What comes to mind when you think about Nike? Multinational sportswear brand, Christiano Ronaldo or maybe LeBron James. Today, Nike owns 48% of the sports shoes market in the USA, and 96% of basketball players preferred Nike to other brands.


There is a distinguishable quality and feel towards the brand by its patrons, but things were not always like this. Ever wondered how it all started out?


Blue Ribbon Sports: 1964


Nike was initially founded as BlueRibbon Sports in 1964 by Phil Knight.
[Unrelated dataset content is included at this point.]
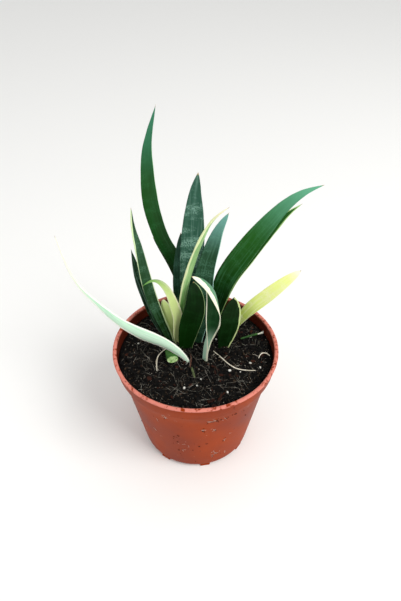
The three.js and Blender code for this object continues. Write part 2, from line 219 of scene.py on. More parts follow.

After his postgraduate, Knight took a short trip to Japan where he managed to secure distribution rights in the USA for Onitsuka Tiger, a Japanese sports shoes brand.
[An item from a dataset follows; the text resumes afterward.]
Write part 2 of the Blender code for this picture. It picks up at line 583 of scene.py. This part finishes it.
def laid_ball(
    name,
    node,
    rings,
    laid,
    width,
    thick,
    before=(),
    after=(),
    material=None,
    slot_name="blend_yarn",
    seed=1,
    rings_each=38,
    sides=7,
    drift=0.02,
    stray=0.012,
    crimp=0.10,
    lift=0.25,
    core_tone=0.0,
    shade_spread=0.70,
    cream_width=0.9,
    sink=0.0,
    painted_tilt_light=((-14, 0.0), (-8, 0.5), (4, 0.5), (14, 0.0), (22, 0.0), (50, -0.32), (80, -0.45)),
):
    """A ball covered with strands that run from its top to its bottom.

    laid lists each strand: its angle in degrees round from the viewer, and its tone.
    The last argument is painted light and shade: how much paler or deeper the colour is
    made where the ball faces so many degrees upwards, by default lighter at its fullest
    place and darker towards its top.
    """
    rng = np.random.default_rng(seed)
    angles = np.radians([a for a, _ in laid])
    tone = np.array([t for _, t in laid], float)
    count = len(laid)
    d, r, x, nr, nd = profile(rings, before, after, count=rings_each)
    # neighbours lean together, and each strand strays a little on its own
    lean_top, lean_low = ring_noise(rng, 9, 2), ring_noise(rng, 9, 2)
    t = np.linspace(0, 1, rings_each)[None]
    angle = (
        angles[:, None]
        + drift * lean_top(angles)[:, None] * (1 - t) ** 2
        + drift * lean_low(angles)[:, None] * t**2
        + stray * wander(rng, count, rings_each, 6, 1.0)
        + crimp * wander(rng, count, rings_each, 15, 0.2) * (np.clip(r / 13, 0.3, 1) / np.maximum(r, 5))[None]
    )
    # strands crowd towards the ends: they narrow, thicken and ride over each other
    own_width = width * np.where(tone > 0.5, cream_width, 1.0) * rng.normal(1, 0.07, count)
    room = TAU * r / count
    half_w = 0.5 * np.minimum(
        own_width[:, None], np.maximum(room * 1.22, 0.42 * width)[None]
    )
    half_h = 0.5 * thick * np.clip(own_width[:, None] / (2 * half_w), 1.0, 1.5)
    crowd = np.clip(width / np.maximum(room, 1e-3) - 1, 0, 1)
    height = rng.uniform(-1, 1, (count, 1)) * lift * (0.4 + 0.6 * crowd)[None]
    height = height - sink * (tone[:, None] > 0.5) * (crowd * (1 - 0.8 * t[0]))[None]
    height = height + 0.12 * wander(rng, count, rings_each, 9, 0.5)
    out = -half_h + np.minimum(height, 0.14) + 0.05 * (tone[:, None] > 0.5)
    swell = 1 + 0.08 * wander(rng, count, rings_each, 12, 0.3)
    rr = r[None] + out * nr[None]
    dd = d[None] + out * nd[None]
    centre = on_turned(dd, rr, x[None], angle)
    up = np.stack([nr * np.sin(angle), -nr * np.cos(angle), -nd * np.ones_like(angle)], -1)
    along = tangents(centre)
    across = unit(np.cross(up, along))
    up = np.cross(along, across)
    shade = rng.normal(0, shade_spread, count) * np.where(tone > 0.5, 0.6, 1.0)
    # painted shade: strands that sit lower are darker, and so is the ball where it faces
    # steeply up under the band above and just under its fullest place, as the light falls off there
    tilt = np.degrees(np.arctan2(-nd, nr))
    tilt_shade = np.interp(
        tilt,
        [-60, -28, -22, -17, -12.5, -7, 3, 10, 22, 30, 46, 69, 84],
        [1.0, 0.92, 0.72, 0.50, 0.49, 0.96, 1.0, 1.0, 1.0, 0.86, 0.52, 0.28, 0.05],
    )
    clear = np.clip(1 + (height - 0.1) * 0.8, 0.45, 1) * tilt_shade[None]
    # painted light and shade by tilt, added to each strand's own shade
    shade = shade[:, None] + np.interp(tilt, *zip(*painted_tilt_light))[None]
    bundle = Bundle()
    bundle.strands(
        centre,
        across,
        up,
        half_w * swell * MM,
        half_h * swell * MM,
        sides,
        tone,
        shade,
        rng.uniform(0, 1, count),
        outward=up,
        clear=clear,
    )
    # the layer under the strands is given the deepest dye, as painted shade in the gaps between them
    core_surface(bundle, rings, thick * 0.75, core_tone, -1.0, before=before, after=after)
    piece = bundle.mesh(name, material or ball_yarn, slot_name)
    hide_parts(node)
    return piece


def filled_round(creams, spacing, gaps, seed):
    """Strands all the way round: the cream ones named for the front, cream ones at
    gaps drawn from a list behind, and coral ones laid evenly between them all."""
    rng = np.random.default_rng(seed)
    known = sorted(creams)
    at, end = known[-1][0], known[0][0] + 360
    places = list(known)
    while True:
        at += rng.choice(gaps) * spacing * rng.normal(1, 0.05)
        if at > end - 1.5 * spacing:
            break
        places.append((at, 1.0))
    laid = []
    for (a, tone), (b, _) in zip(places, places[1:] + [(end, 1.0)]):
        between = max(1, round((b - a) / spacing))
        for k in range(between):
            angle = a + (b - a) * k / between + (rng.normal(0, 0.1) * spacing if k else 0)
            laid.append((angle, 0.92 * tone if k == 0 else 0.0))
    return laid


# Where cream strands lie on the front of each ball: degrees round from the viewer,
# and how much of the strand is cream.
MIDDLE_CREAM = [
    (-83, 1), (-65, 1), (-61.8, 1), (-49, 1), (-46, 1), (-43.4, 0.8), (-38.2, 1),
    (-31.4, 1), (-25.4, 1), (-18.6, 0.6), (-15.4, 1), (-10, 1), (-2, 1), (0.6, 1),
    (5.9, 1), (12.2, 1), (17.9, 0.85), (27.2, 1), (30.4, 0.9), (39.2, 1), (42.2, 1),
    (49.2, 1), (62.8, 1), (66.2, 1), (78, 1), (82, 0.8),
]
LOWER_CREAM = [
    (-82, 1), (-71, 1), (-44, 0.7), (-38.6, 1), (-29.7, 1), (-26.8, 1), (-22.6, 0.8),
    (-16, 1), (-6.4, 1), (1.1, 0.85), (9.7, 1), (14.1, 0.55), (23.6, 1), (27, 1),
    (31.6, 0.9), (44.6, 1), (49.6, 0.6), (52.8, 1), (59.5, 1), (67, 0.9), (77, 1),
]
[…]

He believed it was ideal due to the low production costs and cheap labour available in Japan.

Later on, Knight partnered up with his former coach and friend Bill Bowerman to found Nike.


Knight’s Strategy


Originally, Nike’s only job was the redistribution of the Tiger shoes in the USA. Later on, Knight decided that he wanted to launch his own shoe designs, which came in the form of cleated shoes for football and soccer.
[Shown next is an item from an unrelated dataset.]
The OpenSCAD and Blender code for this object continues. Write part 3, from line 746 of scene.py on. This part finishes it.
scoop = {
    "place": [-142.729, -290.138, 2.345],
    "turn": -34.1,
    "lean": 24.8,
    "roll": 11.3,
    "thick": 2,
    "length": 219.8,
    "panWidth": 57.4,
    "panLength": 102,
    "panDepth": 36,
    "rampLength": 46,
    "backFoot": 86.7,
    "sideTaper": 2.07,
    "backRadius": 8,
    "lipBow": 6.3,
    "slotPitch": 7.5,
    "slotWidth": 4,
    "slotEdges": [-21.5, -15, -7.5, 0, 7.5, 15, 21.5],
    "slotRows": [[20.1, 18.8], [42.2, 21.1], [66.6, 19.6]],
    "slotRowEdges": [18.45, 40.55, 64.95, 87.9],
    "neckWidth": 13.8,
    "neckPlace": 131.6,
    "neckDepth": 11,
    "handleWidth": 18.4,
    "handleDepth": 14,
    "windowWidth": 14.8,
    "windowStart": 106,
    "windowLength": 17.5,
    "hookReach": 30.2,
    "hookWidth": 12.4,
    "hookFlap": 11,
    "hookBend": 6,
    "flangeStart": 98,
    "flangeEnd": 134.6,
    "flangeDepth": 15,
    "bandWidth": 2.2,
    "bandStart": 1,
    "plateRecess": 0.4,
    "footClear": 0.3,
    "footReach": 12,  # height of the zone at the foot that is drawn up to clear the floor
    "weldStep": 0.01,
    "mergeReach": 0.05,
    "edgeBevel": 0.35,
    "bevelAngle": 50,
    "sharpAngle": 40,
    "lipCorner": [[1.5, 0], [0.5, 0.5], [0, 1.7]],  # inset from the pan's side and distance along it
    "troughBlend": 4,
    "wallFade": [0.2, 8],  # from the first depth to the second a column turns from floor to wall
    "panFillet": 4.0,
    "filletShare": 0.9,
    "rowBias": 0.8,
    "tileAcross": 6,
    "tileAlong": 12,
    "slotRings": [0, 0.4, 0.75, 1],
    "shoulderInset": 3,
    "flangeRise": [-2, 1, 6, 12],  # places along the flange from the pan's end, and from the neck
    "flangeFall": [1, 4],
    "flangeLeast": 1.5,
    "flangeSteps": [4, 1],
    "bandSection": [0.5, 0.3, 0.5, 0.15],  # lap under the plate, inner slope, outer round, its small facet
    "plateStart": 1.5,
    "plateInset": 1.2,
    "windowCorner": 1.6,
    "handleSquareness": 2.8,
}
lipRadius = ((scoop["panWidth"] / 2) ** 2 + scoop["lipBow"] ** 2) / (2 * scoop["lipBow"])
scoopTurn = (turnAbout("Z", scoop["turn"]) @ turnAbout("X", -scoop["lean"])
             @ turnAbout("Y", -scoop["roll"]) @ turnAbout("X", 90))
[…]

What genius was Nike cooking up in its headquarters back then?


1. Brilliant Marketing strategy: “Just Do It!”


Nike’s somehow managed to market an unknown Japanese design into a multi-million business back in the 70s.


Once the original Nike design was launched, they partnered up with several Olympic sports legends of the time to endorse their brand.


One of their long-lasting successes is Michael Jordan, whose Air Jordans created a huge stir. Nike was able to sell shoes that were produced for very cheap prices at over $200 a pair!


Adidas had a revenue of a mere $27 billion and spent $3.6 billion on marketing, whereas Nike had a revenue of $39.1 billion, of which $3.75 billion were spent on marketing alone in 2019.


Topping that, Nike’s slogan “Just Do It!” engraved itself in so many people’s hearts.


Nike’s intention was to try to connect with people who found themselves in a difficult position and not being able to do something.


The slogan aimed at alleviating such people’s doubts and urging them to just do it, saying that they could do it.



2. Acquisition Time: Taking over other brands under the Nike shoe


One of their best business strategies: “If you can’t be them, join ’em.” But this is different.


In Nike’s case, they went around buying up their competitors!


Nike has so many affiliate brands under its wing (or rather shoe), that they virtually had no competition other than mega brands like Adidas and Under Armour.



The acquisitions went something like this:


a. Nike bought out Converse in 2003 for $305 million.

b. Acquired Starter for just $43 million in 2004.

c. Umbro was acquired for $630 million in 2007.


Nike also bought out some other brands like Hurley and Cole Haan to reduce competition back in the 90s, but eventually sold off Umbro and Cole Haan to focus more on its own brand.





3. They were at least 7 steps ahead of their competition.


Nike stays not one, not two, but seven steps ahead of their competition! Back when going online was not in everyone’s books, Nike decided to launch its website in 1996.


How did this help?


Not really much at the time, but it did boost sales 15 years later.


Nike had 4x sales compared to Adidas when the digital boom took over in the 2010s. although Foot Locker and Adidas did have their own websites, they had been launched super late. Adidas launched its website in 2006, 7 years later than Nike.



Nike also was one of the first to bring their presence on social media. Their targeted Facebook ads and devoted following helped them grow their brand presence and sales.






Nike built itself by playing onto its strengths and showing the world why they needed it.


One of Nike’s biggest victories was when 44 gold medals were won by athletes wearing Nike in the 2016 Rio Olympics for the USA.


Athletes who wore Nike won a total of 79 medals, a far cry from the 17 medals that Under Armour athletes won and the 9 medals that Adidas athletes won.


Nike was founded by an MBA graduate and a college coach who had a brilliant idea. They turned that idea into reality and today the simple Swoosh icon holds so much meaning for the world.